** START Input material **
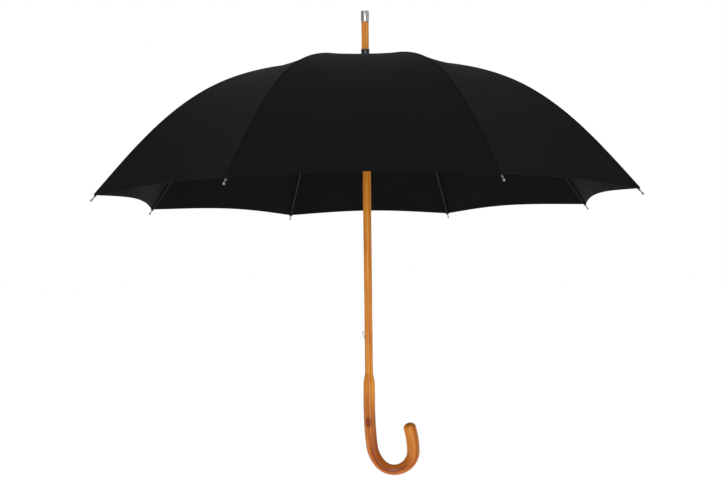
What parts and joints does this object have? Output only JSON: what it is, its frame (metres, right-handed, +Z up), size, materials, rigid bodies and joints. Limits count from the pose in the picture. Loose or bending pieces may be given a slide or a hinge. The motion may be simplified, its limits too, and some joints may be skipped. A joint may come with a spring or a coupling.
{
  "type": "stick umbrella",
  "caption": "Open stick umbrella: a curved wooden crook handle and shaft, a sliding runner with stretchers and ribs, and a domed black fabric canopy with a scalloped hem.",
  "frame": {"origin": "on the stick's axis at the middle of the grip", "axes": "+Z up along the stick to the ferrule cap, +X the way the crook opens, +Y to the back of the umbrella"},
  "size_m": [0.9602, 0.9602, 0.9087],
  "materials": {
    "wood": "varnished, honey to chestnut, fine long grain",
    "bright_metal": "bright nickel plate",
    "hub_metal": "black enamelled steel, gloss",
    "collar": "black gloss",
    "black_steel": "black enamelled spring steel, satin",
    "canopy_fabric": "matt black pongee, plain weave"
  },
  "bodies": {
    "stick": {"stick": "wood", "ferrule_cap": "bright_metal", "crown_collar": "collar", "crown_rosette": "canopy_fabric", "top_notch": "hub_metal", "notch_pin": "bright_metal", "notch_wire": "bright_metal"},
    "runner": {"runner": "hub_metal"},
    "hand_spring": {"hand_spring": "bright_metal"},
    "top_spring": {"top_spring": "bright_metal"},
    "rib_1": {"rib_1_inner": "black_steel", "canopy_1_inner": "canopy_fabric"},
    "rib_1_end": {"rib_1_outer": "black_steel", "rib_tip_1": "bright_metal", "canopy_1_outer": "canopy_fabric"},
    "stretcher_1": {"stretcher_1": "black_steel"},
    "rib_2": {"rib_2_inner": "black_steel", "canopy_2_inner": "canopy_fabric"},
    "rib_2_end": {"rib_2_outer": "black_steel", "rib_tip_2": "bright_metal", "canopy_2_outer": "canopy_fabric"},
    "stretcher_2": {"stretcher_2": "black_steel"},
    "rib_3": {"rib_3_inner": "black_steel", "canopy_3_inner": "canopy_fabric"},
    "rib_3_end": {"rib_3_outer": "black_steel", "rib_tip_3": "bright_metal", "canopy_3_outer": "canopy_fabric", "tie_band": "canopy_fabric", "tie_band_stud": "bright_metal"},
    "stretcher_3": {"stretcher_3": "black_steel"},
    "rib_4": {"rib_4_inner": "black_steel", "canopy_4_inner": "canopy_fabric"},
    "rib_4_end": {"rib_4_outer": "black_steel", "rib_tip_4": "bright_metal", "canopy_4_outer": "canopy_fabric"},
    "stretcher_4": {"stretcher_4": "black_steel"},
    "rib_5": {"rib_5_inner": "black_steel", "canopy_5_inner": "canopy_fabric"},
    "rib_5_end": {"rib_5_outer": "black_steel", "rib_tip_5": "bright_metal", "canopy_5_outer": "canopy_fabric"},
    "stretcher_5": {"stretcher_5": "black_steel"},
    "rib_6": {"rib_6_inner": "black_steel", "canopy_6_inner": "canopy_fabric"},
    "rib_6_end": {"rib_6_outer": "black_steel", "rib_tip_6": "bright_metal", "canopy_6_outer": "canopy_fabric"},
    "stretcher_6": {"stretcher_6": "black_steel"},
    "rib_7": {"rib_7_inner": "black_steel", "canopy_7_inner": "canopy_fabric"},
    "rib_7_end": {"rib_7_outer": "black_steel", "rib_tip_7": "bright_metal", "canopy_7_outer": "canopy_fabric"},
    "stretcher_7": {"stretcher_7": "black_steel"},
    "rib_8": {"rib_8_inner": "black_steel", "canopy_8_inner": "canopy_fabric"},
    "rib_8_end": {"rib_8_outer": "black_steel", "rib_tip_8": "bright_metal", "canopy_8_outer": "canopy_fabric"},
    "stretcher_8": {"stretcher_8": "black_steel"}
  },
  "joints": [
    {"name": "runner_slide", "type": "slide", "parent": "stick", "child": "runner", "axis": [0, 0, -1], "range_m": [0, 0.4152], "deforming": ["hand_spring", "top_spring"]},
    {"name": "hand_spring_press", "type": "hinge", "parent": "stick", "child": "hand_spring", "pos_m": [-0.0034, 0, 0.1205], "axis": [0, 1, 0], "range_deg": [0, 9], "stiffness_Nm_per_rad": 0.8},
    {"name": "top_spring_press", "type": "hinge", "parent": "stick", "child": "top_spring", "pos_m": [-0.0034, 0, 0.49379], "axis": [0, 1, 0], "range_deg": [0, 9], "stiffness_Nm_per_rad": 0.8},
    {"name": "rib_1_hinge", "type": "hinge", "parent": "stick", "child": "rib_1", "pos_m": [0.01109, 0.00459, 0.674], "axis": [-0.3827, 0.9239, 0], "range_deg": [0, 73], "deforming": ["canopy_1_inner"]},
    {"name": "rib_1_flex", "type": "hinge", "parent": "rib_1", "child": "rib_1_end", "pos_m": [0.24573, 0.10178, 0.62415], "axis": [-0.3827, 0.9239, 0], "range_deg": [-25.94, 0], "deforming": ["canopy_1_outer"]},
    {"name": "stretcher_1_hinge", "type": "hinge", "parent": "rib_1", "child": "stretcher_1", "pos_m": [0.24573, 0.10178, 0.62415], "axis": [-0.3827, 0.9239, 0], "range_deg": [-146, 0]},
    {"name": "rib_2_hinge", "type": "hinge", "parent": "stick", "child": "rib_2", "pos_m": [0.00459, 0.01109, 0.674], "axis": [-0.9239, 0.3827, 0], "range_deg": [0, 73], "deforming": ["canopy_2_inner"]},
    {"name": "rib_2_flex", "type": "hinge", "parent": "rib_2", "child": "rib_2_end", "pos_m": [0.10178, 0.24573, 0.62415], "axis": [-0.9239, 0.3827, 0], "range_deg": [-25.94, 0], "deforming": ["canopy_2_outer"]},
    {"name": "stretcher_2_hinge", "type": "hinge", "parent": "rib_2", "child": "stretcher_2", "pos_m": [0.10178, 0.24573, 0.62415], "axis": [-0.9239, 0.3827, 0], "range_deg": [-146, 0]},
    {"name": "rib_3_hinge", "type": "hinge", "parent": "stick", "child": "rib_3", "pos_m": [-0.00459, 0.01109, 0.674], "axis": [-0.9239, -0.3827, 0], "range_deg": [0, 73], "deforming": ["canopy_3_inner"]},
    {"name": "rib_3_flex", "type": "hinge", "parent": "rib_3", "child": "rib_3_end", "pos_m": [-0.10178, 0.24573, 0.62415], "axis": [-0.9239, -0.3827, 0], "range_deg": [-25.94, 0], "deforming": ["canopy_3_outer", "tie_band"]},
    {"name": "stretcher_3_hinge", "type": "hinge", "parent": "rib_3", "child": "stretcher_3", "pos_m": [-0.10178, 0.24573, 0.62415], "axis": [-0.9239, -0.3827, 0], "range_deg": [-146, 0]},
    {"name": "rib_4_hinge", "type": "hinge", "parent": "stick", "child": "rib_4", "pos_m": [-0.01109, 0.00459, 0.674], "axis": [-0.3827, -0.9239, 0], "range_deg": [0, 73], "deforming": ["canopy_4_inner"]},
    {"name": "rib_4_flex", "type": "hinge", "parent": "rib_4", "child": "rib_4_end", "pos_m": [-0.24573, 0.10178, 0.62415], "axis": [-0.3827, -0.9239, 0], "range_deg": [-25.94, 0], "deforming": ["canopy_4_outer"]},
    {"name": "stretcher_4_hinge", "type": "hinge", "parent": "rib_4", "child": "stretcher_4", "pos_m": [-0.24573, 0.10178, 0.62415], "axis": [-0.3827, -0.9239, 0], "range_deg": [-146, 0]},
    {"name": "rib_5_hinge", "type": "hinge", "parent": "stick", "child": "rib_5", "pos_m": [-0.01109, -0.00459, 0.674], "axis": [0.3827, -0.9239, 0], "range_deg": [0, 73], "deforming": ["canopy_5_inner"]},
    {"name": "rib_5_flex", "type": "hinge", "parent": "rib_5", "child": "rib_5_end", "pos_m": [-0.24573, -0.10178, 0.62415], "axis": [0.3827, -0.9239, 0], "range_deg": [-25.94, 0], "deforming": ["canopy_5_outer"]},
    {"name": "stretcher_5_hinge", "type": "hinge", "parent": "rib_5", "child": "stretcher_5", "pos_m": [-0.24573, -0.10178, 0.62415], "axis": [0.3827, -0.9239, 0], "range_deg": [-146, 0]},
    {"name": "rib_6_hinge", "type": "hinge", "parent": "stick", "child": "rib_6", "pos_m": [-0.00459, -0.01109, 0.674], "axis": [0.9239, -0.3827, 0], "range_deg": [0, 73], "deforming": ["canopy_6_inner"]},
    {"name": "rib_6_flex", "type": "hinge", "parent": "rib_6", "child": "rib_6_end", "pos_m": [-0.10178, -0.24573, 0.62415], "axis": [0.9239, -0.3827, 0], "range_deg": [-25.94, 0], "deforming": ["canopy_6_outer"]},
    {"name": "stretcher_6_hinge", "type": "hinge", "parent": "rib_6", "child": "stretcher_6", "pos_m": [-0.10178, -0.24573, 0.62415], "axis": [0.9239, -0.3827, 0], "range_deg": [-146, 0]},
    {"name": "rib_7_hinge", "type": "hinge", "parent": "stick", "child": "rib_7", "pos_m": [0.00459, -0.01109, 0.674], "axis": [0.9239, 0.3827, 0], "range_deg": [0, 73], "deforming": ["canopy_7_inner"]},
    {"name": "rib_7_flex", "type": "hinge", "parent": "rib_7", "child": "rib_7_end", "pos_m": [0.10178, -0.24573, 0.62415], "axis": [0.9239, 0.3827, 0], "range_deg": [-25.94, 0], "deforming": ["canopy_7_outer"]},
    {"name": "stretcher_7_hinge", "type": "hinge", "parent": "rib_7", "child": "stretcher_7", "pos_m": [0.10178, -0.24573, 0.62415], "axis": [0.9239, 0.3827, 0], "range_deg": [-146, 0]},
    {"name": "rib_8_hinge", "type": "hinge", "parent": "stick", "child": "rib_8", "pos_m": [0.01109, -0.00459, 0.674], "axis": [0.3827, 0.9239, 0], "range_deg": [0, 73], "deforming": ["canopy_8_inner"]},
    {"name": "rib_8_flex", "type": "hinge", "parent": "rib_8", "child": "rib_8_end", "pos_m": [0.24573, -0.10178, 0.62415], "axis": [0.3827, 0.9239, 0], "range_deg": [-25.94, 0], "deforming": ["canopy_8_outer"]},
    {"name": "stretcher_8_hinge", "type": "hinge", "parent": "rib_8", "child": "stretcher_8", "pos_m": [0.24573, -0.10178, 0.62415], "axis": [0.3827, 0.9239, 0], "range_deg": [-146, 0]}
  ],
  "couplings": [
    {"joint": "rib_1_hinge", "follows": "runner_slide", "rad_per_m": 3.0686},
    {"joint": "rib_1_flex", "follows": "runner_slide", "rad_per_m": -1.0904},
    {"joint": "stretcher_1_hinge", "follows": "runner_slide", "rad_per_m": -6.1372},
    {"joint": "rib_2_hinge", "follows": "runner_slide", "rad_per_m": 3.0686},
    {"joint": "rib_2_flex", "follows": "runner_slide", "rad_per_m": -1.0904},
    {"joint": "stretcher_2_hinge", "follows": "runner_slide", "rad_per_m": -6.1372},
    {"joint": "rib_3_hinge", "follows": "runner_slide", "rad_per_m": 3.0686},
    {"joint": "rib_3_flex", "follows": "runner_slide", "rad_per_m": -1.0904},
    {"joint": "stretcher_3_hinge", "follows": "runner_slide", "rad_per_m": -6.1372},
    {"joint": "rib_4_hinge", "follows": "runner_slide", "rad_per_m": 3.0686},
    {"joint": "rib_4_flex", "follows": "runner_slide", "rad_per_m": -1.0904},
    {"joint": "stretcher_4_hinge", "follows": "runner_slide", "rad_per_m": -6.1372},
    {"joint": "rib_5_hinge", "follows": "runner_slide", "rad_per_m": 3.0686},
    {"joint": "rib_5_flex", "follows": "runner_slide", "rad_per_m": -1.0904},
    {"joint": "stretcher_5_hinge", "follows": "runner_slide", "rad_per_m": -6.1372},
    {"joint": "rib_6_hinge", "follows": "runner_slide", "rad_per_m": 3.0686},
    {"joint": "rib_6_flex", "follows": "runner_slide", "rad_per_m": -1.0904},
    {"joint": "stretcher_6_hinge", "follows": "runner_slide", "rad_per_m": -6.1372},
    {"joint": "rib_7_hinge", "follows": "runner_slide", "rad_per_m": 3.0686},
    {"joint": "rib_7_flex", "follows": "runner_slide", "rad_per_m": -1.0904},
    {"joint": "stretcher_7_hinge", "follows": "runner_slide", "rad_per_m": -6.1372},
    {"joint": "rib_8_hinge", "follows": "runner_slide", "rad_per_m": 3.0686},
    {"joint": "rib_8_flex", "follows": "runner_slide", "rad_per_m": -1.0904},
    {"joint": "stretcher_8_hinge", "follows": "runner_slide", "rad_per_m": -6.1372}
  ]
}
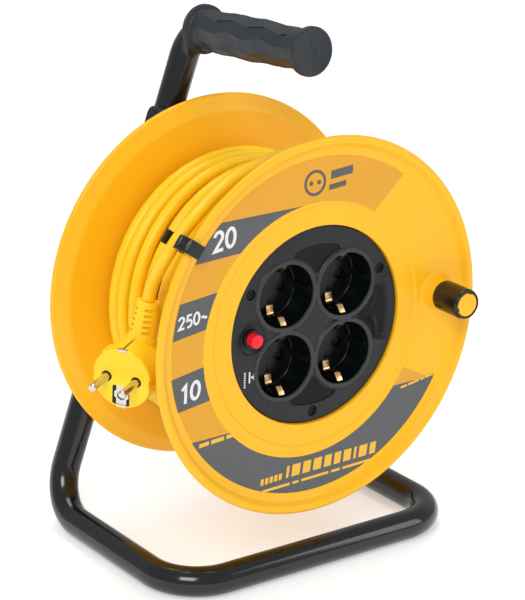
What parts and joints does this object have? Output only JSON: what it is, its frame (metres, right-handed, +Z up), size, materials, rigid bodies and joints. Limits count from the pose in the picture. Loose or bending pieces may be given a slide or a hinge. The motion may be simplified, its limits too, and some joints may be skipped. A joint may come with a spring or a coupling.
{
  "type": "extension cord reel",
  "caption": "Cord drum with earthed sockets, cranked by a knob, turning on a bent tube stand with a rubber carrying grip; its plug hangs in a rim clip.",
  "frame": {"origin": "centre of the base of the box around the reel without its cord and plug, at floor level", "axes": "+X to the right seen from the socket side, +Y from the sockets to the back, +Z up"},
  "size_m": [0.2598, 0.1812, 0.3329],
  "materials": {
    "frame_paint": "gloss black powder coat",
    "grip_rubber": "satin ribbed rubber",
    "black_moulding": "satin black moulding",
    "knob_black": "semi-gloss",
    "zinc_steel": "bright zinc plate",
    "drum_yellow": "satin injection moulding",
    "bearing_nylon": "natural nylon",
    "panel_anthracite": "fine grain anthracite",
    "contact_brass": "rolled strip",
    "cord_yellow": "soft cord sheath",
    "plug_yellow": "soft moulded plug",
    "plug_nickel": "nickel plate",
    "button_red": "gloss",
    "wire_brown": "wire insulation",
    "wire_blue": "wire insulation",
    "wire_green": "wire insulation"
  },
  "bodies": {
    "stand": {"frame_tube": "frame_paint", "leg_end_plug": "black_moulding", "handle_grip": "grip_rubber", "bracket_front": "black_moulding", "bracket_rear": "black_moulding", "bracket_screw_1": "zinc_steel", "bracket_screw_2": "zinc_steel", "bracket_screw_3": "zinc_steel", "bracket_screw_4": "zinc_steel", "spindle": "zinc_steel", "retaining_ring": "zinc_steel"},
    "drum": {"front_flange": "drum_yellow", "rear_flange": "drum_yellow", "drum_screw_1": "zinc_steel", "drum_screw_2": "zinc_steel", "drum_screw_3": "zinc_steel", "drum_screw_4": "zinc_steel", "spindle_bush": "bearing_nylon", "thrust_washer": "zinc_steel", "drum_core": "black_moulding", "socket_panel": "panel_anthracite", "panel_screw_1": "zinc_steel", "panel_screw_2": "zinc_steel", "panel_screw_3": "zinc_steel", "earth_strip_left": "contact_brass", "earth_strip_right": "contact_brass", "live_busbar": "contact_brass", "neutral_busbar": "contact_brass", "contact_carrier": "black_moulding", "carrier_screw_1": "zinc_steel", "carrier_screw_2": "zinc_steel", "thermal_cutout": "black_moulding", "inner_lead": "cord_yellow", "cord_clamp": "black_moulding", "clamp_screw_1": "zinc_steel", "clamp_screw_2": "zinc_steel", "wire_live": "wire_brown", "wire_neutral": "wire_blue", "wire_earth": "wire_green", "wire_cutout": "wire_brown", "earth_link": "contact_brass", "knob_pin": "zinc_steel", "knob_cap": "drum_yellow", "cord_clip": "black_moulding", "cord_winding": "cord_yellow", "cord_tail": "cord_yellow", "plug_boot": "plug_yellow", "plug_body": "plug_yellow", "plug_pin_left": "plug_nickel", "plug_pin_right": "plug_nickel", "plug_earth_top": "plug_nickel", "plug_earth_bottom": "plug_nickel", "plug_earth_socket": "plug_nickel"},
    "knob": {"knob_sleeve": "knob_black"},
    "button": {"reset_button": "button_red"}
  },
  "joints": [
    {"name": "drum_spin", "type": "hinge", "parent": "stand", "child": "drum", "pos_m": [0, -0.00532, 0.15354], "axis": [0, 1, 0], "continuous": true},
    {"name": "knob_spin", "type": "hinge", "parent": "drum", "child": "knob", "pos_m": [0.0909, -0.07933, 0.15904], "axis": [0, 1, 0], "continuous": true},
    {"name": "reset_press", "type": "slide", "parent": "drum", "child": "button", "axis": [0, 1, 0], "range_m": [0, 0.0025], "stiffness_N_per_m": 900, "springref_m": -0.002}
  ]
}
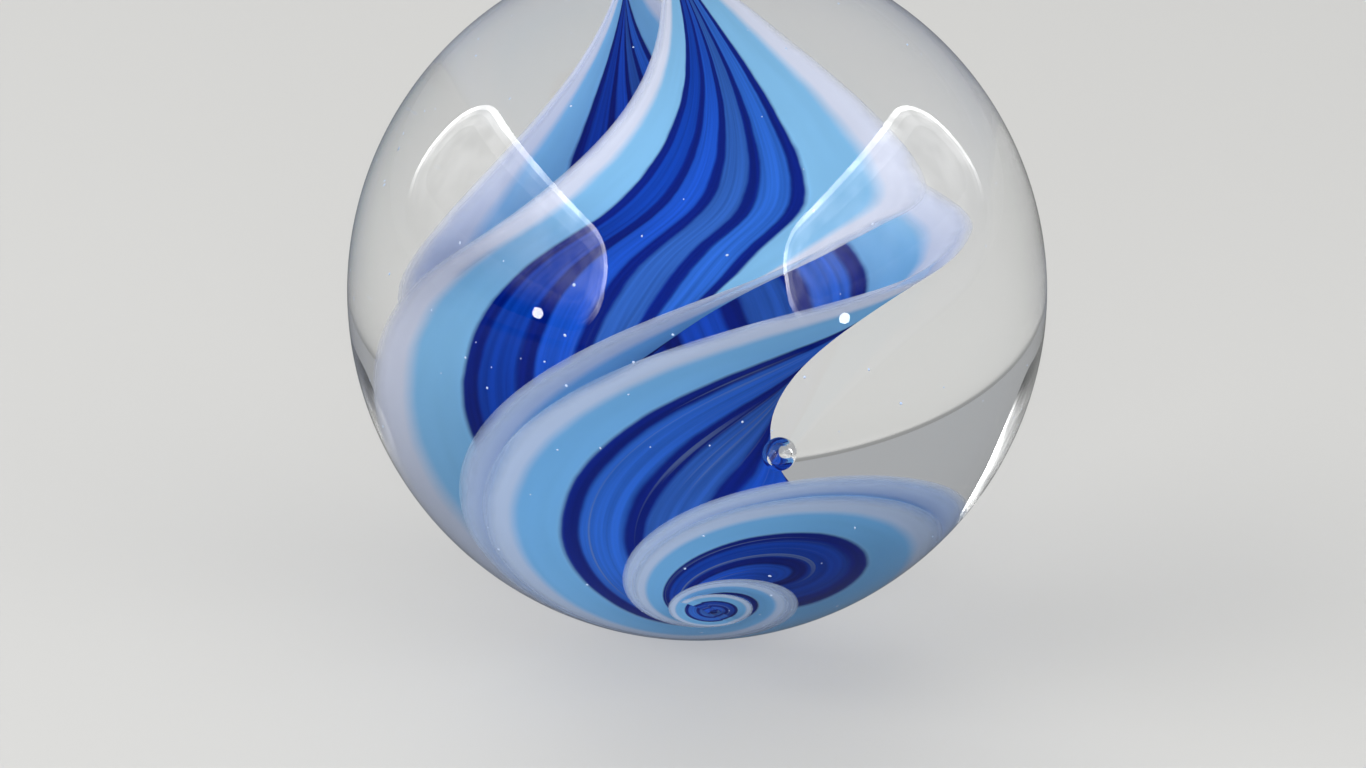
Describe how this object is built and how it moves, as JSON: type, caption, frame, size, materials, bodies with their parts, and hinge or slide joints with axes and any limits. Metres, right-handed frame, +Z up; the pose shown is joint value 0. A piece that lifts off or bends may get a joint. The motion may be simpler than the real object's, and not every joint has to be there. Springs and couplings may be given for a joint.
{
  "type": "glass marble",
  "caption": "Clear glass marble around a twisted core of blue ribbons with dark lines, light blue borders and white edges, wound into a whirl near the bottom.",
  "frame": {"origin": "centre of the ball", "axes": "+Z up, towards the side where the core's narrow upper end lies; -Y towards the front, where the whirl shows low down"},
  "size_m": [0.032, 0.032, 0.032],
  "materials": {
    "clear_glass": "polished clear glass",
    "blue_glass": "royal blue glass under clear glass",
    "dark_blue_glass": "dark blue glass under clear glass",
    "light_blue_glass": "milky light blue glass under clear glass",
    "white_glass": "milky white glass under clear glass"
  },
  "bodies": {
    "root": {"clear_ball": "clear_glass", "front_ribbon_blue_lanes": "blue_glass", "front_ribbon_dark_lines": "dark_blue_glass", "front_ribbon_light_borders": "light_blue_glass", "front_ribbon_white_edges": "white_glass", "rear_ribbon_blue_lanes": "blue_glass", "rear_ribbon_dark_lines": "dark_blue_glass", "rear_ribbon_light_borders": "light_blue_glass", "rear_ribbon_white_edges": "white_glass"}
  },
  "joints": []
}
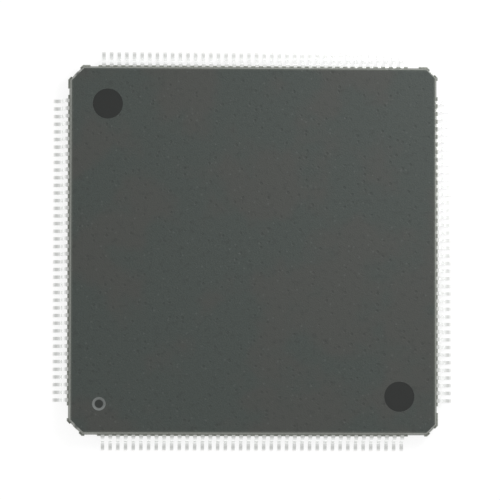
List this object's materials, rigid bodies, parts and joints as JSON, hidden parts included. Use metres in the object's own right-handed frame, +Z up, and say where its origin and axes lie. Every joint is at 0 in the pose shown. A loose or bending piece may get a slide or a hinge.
** END Input material **
Given instruction> Beginning at the line that holds "Describe how this", reproduce each line of the records above down to and including the last one.

Worked answer>
Describe how this object is built and how it moves, as JSON: type, caption, frame, size, materials, bodies with their parts, and hinge or slide joints with axes and any limits. Metres, right-handed frame, +Z up; the pose shown is joint value 0. A piece that lifts off or bends may get a joint. The motion may be simpler than the real object's, and not every joint has to be there. Springs and couplings may be given for a joint.
{
  "type": "glass marble",
  "caption": "Clear glass marble around a twisted core of blue ribbons with dark lines, light blue borders and white edges, wound into a whirl near the bottom.",
  "frame": {"origin": "centre of the ball", "axes": "+Z up, towards the side where the core's narrow upper end lies; -Y towards the front, where the whirl shows low down"},
  "size_m": [0.032, 0.032, 0.032],
  "materials": {
    "clear_glass": "polished clear glass",
    "blue_glass": "royal blue glass under clear glass",
    "dark_blue_glass": "dark blue glass under clear glass",
    "light_blue_glass": "milky light blue glass under clear glass",
    "white_glass": "milky white glass under clear glass"
  },
  "bodies": {
    "root": {"clear_ball": "clear_glass", "front_ribbon_blue_lanes": "blue_glass", "front_ribbon_dark_lines": "dark_blue_glass", "front_ribbon_light_borders": "light_blue_glass", "front_ribbon_white_edges": "white_glass", "rear_ribbon_blue_lanes": "blue_glass", "rear_ribbon_dark_lines": "dark_blue_glass", "rear_ribbon_light_borders": "light_blue_glass", "rear_ribbon_white_edges": "white_glass"}
  },
  "joints": []
}
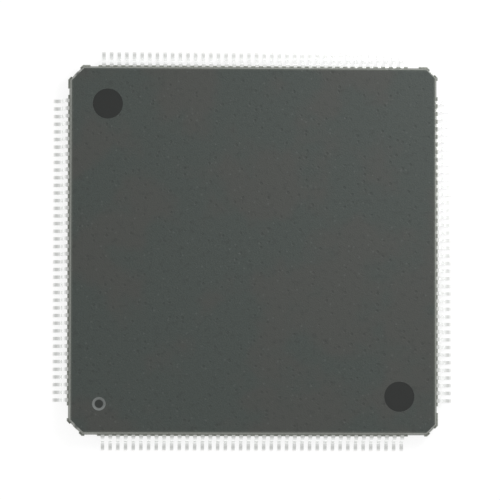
List this object's materials, rigid bodies, parts and joints as JSON, hidden parts included. Use metres in the object's own right-handed frame, +Z up, and say where its origin and axes lie. Every joint is at 0 in the pose shown. A loose or bending piece may get a slide or a hinge.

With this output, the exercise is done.